Chianti wine tour - private wine tour in Tuscany
Chianti wine tour - private wine tour in Tuscany
Chianti wine tour - private wine tour in Tuscany
Chianti wine tour - private wine tour in Tuscany

The Chianti area was the scene of some very bloody clashes, arising from the eternal rivalry between the cities of Siena and Florence. The area was coveted by the two rival factions, the Papacy and the Empire, which controlled all the towns in medieval Italy. The region was the battlefield of their armies and many mercenary troops. Chianti is still a constellation of small-fortified villages and castles.

It is believed that in this hostile climate, it was the monks within the courtyards of their monasteries –also shielded by protective walls– who were responsible for the growth in wine and olive oil production. They kept the ancient cultural practices alive through the many wars and despite the near-destruction of some indigenous varieties.

Historically, Chianti wine is a blend of different grape varietals, with Sangiovese making up most of the quantity. Most probably, Sangiovese is originally from the mountains of the nearby Emilia-Romagna. It has also grown on the Tuscan hillsides for the past several centuries, long enough to be considered native. It has been renowned since antiquity for its high and constant yield in terms of productivity. One of its interesting traits is that if it is planted in soils with different compositions, it tends to develop new characteristics, with time becoming what can be considered to all intents and purposes a new plant (clone). Sangiovese has today more than fifty approved clones, thus creating myriad organoleptic characteristics that arouse great interest among wine lovers around the world.

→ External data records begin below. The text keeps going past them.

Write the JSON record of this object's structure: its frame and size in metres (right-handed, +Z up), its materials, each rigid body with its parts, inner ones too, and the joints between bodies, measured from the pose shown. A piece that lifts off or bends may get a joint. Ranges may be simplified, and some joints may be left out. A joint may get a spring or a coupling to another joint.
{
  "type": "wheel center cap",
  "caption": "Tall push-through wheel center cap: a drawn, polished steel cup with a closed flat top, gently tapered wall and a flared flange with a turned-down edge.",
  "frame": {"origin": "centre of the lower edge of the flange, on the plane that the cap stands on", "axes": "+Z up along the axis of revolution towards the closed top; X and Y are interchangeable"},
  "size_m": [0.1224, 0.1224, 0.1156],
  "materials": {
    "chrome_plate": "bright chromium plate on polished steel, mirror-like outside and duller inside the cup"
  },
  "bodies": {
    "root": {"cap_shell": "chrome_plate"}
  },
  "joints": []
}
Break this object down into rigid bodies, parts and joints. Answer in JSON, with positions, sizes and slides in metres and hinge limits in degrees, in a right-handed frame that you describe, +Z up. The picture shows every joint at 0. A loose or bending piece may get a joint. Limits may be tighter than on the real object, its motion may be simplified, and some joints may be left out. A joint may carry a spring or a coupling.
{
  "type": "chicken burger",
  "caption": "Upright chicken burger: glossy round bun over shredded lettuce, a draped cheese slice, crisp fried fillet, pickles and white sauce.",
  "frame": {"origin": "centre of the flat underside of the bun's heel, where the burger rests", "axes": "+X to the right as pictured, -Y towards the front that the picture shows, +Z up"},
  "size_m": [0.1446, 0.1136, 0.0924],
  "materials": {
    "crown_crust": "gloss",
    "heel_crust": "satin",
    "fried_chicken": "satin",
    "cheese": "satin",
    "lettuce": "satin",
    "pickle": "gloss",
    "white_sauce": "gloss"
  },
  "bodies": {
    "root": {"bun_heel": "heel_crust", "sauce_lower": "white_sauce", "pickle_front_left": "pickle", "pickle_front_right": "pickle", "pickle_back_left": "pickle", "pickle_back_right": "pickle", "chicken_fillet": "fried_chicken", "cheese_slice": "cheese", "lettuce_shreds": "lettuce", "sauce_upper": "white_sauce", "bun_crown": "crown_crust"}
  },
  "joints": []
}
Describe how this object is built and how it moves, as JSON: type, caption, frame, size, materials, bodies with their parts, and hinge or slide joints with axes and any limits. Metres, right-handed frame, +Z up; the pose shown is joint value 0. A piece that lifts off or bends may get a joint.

The distinctive features of Sangiovese on the palate are its light body, its high concentration of tannins and its marked acidity. This means that wines mostly made from Sangiovese are easy to pair with a variety of dishes, because the wine barely covers the taste of food. Nowadays when we describe a wine, we tend to value acidity levels and to use our scientific knowledge as much as we can to judge its quality, while in the past the situation was very different.

The aim was to soften the aggressive features of the Sangiovese and sweeten it; to do so, winemakers blended the Sangiovese with more robustly-bodied grapes, varieties with more intense colours and fruitier and spicier aromas, such as Canaiolo and Colorino. In addition, since so much wine was drunk, they lowered the alcohol content and increased freshness by adding a small percentage of white grapes like Trebbiano toscano and Malvasia Bianca.

This recipe, accompanied by a profound innovation both agronomic and oenological, was wisely codified by Baron Bettino Ricasoli, who, along with his team of workers and advisors, marked a furrow between the ancient and somewhat obsolete wine-making customs and the more modern and advanced ones.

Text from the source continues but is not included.